UN Convention on Certain Conventional Weapons (CCW)


The purpose of the Convention is to ban or restrict the use of certain conventional weapons, which may cause unjustifiable suffering.

The UN Convention on Certain Conventional Weapons of 10 October 1980 (CCW) entered into force on 2 December 1983. Its purpose, as reflected in its full title, is to prohibit or restrict the use of certain conventional weapons, which may be deemed to be excessively injurious or to have indiscriminate effects in declared wars and other armed conflicts.

It builds on basic principles of international law, according to which the right of the parties to a conflict to choose methods or means of warfare is not unlimited and humanitarian issues must be respected when using certain conventional weapons.

The CCW consists of the chapeau Convention, which applies to 123 States Parties and the Palestinian territories, , as well as the following Protocols:

  • Protocol I on Non-Detectable Fragments,
  • Amended Protocol II on Mines, Booby-Traps and Other Devices (amended on 3 May 1996),
  • Protocol III on Incendiary Weapons,
  • Protocol IV on Blinding Laser Weapons, and
  • Protocol V on Explosive Remnants of War.

A meeting of the States Parties to the CCW chapeau Convention, Amended Protocol II and Protocol V takes place in Geneva every year. Germany is a State Party to the CCW chapeau Convention and Protocols I to V. The CCW also addresses other issues which interested Member States can raise. From 2014, informal expert-level meetings on the new issue of Lethal Autonomous Weapons Systems (LAWS) were held.

Since 2018, the issue of LAWS has been the focus of a formal Group of Governmental Experts – GGE open to all states. The goal is to recognise and limit the potential risks of increasing unmanned delivery in new weapons and to reach a consensus on regulatory steps.

Amended Protocol II

Amended Protocol II on Prohibitions or Restrictions on the Use of Mines, Booby-Traps and Other Devices has retained its significance even after the entry into force of the Anti-Personnel Mine Ban Convention. Some 102 countries are currently States Parties to this Protocol. The annual discussions between government representatives and military experts focus on the problems associated with terrorist attacks involving the use of improvised explosive devices (IED), which are a danger to soldiers and civilians alike, and on exchanging information with a view to improving countermeasures.

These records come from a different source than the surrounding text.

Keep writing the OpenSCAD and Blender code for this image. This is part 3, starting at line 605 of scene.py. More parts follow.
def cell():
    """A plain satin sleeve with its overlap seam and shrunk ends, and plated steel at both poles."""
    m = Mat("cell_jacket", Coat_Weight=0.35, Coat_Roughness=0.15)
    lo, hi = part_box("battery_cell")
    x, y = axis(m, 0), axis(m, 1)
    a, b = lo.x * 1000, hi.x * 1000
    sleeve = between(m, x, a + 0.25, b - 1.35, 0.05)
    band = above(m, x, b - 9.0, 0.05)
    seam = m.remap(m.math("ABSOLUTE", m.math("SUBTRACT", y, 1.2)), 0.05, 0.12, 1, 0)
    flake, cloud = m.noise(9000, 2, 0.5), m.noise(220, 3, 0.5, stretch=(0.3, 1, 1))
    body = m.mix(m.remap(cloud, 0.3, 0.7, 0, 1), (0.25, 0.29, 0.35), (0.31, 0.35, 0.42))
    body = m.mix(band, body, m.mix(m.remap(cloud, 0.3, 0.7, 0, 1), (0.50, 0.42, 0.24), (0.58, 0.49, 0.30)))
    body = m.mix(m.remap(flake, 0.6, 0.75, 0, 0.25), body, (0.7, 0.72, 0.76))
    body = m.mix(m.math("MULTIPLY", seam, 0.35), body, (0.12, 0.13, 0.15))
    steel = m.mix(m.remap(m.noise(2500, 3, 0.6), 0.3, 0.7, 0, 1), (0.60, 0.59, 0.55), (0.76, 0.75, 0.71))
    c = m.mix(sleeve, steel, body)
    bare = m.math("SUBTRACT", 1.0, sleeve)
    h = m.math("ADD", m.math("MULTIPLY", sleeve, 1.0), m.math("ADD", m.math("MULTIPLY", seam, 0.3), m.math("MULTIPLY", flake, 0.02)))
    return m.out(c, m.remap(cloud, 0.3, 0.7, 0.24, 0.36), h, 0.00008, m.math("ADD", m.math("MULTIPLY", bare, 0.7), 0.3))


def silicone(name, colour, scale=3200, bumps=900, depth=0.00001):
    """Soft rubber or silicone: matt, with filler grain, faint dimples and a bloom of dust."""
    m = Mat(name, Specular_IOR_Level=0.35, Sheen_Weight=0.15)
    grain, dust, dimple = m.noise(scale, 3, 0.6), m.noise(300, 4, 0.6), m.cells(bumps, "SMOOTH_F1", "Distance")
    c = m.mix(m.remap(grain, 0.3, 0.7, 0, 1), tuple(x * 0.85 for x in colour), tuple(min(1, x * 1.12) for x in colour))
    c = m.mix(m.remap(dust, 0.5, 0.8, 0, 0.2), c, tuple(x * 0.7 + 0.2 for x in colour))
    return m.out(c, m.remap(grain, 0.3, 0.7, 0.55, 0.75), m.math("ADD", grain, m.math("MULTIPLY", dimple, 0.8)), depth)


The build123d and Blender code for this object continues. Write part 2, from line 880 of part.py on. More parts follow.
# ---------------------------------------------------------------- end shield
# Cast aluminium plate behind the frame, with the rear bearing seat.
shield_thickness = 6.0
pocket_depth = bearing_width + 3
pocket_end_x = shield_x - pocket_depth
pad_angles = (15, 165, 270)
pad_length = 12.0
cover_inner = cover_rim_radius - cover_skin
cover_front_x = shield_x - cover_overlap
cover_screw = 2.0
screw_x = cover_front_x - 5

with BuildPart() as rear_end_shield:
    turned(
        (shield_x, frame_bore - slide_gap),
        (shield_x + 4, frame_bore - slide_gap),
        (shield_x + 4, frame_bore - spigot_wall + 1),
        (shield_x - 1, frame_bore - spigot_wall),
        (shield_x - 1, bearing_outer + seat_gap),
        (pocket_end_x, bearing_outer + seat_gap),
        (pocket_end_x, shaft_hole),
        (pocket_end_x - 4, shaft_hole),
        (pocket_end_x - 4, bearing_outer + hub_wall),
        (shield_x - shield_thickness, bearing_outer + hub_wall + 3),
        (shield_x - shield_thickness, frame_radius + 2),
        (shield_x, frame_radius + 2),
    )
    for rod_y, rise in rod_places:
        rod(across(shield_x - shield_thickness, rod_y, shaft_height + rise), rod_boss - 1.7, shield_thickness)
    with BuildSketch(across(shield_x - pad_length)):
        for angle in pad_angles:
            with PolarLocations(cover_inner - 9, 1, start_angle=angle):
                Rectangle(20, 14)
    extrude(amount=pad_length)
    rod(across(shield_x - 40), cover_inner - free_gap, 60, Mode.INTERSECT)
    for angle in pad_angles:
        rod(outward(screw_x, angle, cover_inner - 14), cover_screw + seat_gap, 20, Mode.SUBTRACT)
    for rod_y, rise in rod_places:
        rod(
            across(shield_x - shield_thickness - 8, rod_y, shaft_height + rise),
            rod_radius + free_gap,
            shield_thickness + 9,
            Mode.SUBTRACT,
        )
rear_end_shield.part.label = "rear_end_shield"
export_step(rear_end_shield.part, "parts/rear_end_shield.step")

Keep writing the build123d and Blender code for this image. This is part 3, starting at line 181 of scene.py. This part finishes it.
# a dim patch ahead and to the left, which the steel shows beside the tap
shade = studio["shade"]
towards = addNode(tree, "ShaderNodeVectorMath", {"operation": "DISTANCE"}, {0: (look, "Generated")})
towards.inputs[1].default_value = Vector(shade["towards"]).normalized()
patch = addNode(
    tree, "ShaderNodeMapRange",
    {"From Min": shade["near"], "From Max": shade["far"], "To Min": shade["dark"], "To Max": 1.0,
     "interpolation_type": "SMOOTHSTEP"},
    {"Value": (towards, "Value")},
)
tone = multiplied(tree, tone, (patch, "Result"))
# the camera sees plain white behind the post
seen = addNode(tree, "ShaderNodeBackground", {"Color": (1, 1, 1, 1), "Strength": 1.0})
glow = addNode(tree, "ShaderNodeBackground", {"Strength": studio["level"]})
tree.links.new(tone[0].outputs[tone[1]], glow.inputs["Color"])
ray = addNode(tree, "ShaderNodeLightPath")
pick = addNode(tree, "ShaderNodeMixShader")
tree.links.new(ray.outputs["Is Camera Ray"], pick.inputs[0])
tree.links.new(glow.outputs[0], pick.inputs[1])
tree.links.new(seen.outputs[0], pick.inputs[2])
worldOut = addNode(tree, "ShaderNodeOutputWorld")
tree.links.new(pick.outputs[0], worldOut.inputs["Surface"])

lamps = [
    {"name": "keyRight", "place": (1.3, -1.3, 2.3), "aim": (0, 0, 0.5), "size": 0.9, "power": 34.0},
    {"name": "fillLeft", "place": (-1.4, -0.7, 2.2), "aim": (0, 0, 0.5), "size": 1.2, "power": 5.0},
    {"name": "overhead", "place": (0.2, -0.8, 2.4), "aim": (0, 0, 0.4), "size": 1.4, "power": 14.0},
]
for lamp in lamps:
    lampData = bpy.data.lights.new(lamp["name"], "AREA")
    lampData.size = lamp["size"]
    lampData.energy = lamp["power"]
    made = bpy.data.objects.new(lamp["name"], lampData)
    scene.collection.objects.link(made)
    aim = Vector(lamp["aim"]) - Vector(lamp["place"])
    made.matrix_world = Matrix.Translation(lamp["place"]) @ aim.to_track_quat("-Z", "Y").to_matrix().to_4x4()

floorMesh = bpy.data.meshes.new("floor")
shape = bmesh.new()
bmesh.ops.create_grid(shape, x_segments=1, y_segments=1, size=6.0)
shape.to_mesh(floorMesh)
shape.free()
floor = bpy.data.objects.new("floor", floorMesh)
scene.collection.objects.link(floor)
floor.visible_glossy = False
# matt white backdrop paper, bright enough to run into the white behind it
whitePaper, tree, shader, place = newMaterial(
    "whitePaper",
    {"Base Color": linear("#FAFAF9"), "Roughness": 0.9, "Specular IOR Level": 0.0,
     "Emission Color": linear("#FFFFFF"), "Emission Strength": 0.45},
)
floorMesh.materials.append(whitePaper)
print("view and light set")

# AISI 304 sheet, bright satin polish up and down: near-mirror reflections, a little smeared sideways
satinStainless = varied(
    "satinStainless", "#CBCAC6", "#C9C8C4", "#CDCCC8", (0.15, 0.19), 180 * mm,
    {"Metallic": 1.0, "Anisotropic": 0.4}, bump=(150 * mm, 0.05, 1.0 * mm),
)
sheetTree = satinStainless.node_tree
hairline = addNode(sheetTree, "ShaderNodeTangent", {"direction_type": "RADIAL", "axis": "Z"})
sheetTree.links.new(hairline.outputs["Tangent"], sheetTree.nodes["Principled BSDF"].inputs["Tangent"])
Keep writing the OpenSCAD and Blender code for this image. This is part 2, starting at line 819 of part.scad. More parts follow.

Anti-vehicle mines (Mines Other Than Anti-Personnel Mines, MOTAPM)

In 2014, at the German Government’s initiative, this topic was once again put on the agenda for the upcoming annual meeting on the Amended Protocol II. The idea of discussing this issue is to minimise as far as possible the danger to the civilian population from non-detectable and remotely deliverable anti-vehicle mines, as well as those with long active lives. The German armed forces have, since 2010, met a key requirement in this respect: since that date, the only anti-vehicle mines supplied to the German military for use have been detectable ones with a limited active life.

Protocol V

Protocol V to the UN Convention on Certain Conventional Weapons recognises that explosive remnants of war (unexploded and abandoned ordnance) present a serious danger to the civilian population and frequently impede reconstruction following armed conflict. In addition to general rules on reducing the dangers emanating from explosive remnants of war, Protocol V includes an obligation to record relevant information and mark and remove conventional unexploded and abandoned ordnance. It also contains provisions on voluntarily improving the reliability of munitions. Protocol V is thus an important addition to the CCW chapeau Convention. At present, 91 countries are States Parties to the Protocol.